Series connection (positive of panel 1 to negative of panel 2): voltages add, current stays the same. Two 18V/5.5A panels in series produce 36V at 5.5A (198W). Use series when your power station has MPPT and accepts higher voltages. MPPT controllers convert excess voltage into additional current efficiently.
Parallel connection (positive to positive, negative to negative): currents add, voltage stays the same. Two 18V/5.5A panels in parallel produce 18V at 11A (198W). Use parallel when you need to keep voltage low (for PWM controllers or stations with narrow voltage input ranges) or when panels experience different shading — in parallel, a shaded panel only reduces its own contribution, not the entire array.
Real-World Solar Charging Expectations
Here is what honest solar charging looks like in practice, stripped of manufacturer optimism:
- A 100W panel produces 60-80W for most of the day in direct sun. Expect 400-550Wh of total energy over a full summer day (6-7 peak sun hours).
- Morning and late afternoon output drops to 30-50% of peak. The productive charging window is roughly 9 AM to 4 PM in summer.
- A passing cloud can drop output by 50% instantly. Output recovers equally fast when the cloud passes.
- Dirty panels lose 5-10% efficiency. A quick wipe with a damp cloth before deploying can make a measurable difference.
- Panels on the ground in a field outperform panels leaning against a car. Ground placement allows optimal angle; leaning against vertical surfaces locks the panel at a steep angle that misses midday sun.
Solar charging is not plug-and-forget. Active management — adjusting angle twice a day, keeping the panel clean, avoiding shade, and starting early — can double the total energy captured compared to a panel set up carelessly and left alone.
Solar Panel FAQ
How long does it take to charge a power station with a solar panel?
Charge time depends on three factors: panel wattage, power station capacity, and real-world conditions. A 100W panel charging a 500Wh station under ideal conditions would take roughly 6-7 hours. In practice, expect 7-10 hours because real solar output averages 60-80% of rated wattage due to angle, clouds, and heat. Multiply station capacity by 1.3 (for efficiency losses), then divide by your panel rated wattage times 0.7 for a realistic estimate.
Can I use any solar panel with any power station?
Not always. You need to match three things: the connector type (Anderson, XT60, DC5521, MC4, or proprietary), the voltage range (most stations accept 12-48V input), and the maximum input wattage (exceeding this will not damage the station but the excess is wasted). Some brands like Jackery use proprietary connectors that limit third-party panel compatibility without an adapter.
Do solar panels work on cloudy days?
Yes, but at reduced output. Light overcast clouds reduce panel output to roughly 50-70% of rated wattage. Heavy cloud cover drops output to 10-30%. Rain and dense fog can reduce output to under 10%. Solar panels respond to light intensity, not heat — so a cool, clear day actually produces more power than a hot, hazy day.
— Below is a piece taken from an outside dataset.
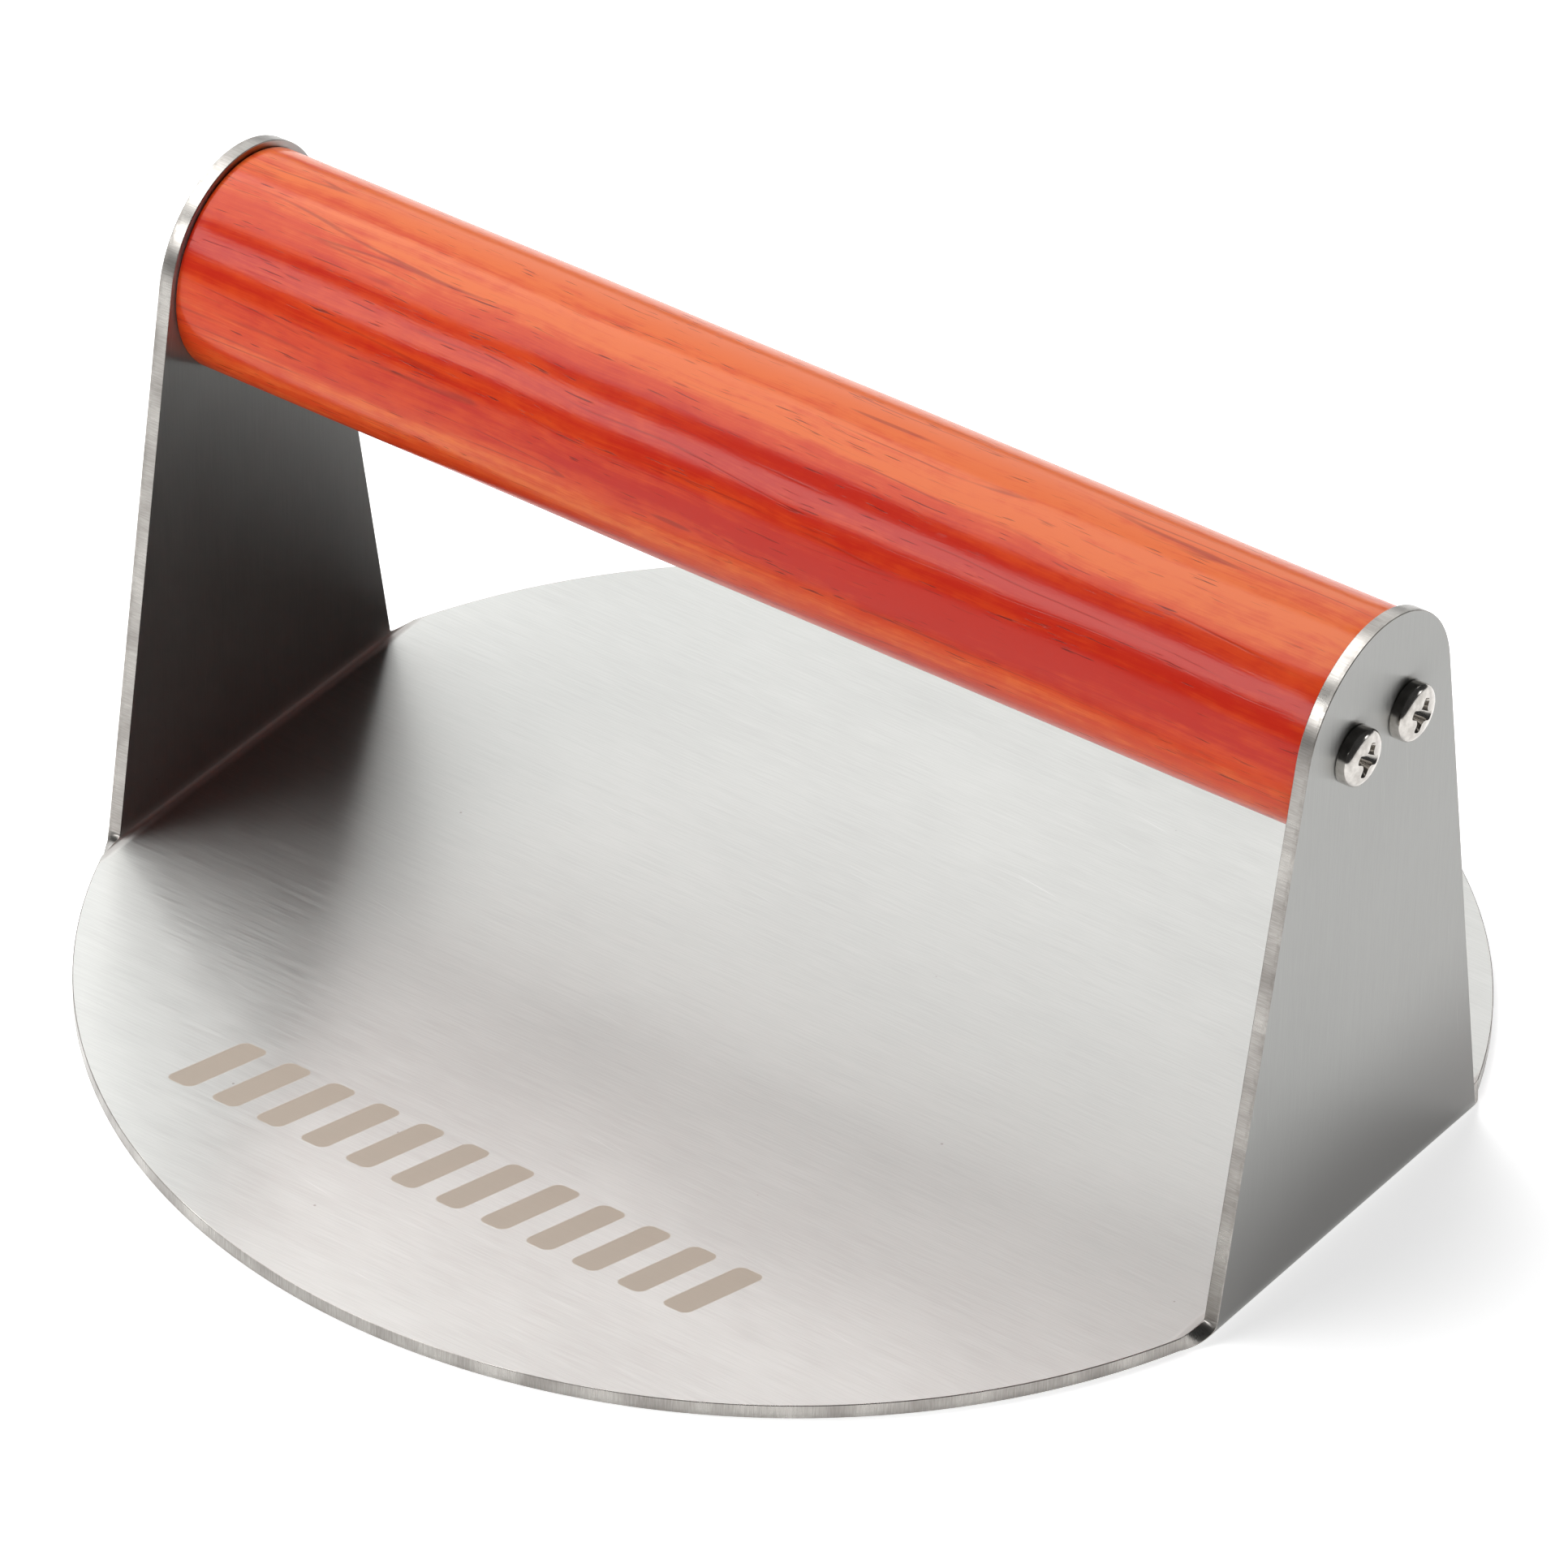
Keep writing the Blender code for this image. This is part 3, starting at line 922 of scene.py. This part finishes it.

Can I charge a power station with solar panels while using it?
Most modern power stations support pass-through charging, which means you can draw power from the outlets while simultaneously charging from solar. The net charge rate is reduced by whatever load you are running. If your panel provides 100W and your devices draw 60W, the battery receives roughly 40W of net charging power. Check your station manual — some budget units recommend against sustained pass-through use.
Is it better to use one large panel or multiple smaller panels?
Multiple smaller panels offer flexibility in placement and angle optimization, but they require cables and sometimes a parallel adapter. A single large panel is simpler to deploy. The key constraint is your power station maximum solar input — if your station accepts 200W max, two 100W panels in parallel deliver the same charge speed as one 200W panel. Above the station limit, extra panel wattage is wasted.
Should I get a monocrystalline or polycrystalline solar panel?
Monocrystalline panels are the standard for portable solar in 2026. They offer 20-23% efficiency versus 15-17% for polycrystalline, meaning more watts per square foot of panel area. The cost difference has narrowed to under 10%. Polycrystalline panels still work fine, but monocrystalline gives you more power in a smaller, lighter package — which matters when you are carrying the panel to a campsite.
What angle should I point my solar panel?
Point the panel directly at the sun — perpendicular to the sunlight — for maximum output. As a general rule, tilt the panel at an angle equal to your latitude. In the continental US, that means roughly 30-45 degrees from horizontal. Adjusting the panel 2-3 times throughout the day (morning, midday, afternoon) to track the sun can increase total daily harvest by 20-30% compared to a fixed position.